Dataset excerpts
####

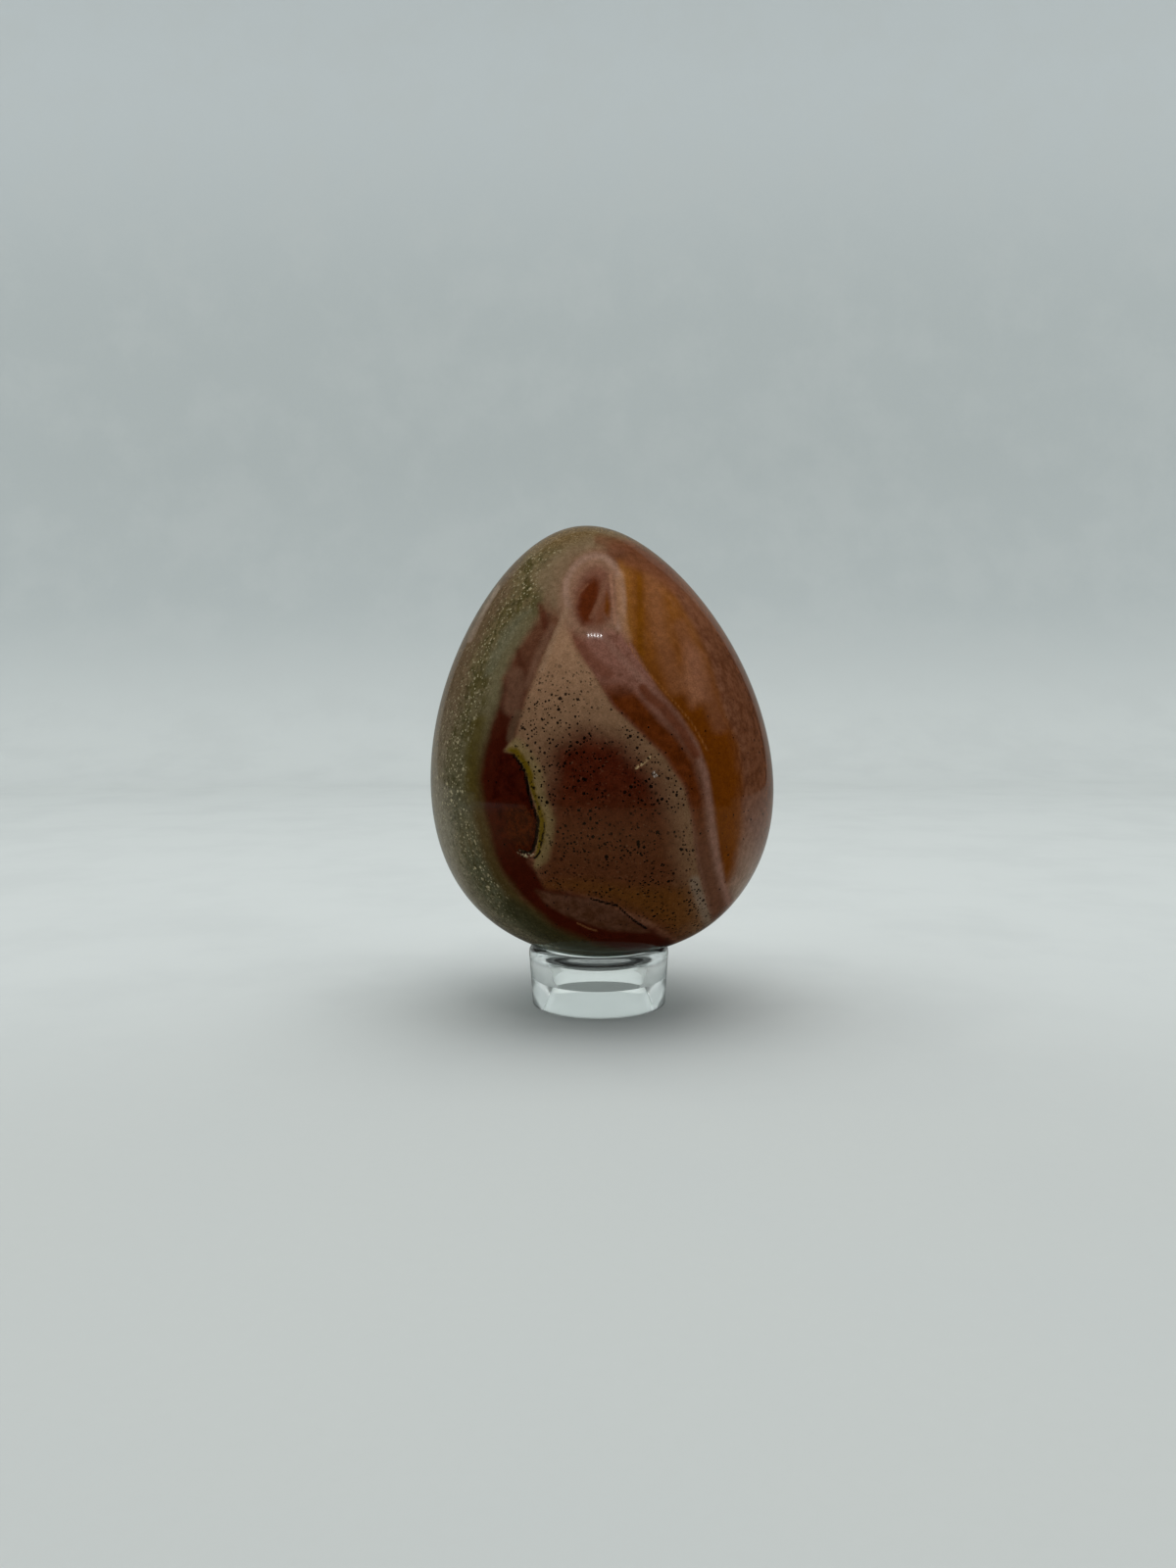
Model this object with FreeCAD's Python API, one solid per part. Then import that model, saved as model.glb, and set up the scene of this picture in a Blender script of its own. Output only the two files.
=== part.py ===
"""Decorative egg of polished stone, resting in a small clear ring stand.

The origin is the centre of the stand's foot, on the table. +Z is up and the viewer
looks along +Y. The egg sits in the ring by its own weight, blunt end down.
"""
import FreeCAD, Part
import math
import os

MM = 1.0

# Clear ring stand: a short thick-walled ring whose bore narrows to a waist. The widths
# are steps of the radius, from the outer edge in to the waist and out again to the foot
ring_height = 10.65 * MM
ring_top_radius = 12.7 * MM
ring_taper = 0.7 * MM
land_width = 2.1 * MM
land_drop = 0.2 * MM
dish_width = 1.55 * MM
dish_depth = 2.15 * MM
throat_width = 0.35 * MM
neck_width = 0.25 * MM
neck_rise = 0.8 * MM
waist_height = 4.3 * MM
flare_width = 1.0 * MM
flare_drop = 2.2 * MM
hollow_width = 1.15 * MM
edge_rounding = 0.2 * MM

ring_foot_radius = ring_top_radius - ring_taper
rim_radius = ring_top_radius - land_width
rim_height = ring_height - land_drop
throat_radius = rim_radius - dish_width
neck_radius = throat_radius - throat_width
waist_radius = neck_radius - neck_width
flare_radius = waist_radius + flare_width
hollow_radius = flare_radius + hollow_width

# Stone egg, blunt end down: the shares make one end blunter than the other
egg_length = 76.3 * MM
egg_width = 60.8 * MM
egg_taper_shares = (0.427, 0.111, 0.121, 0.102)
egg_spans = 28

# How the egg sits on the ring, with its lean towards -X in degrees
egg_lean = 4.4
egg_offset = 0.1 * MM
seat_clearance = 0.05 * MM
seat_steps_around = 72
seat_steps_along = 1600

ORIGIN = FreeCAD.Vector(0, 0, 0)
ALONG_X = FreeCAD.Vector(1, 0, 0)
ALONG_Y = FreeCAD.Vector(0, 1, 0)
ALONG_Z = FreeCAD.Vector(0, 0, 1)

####

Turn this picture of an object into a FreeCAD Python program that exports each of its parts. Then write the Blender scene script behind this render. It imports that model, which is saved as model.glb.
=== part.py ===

####

Extract, word for word, every line beginning with the one that holds "Model this object" and concluding with the one that holds "clear ring stand.". Include both of those lines.

Response
Model this object with FreeCAD's Python API, one solid per part. Then import that model, saved as model.glb, and set up the scene of this picture in a Blender script of its own. Output only the two files.
=== part.py ===
"""Decorative egg of polished stone, resting in a small clear ring stand.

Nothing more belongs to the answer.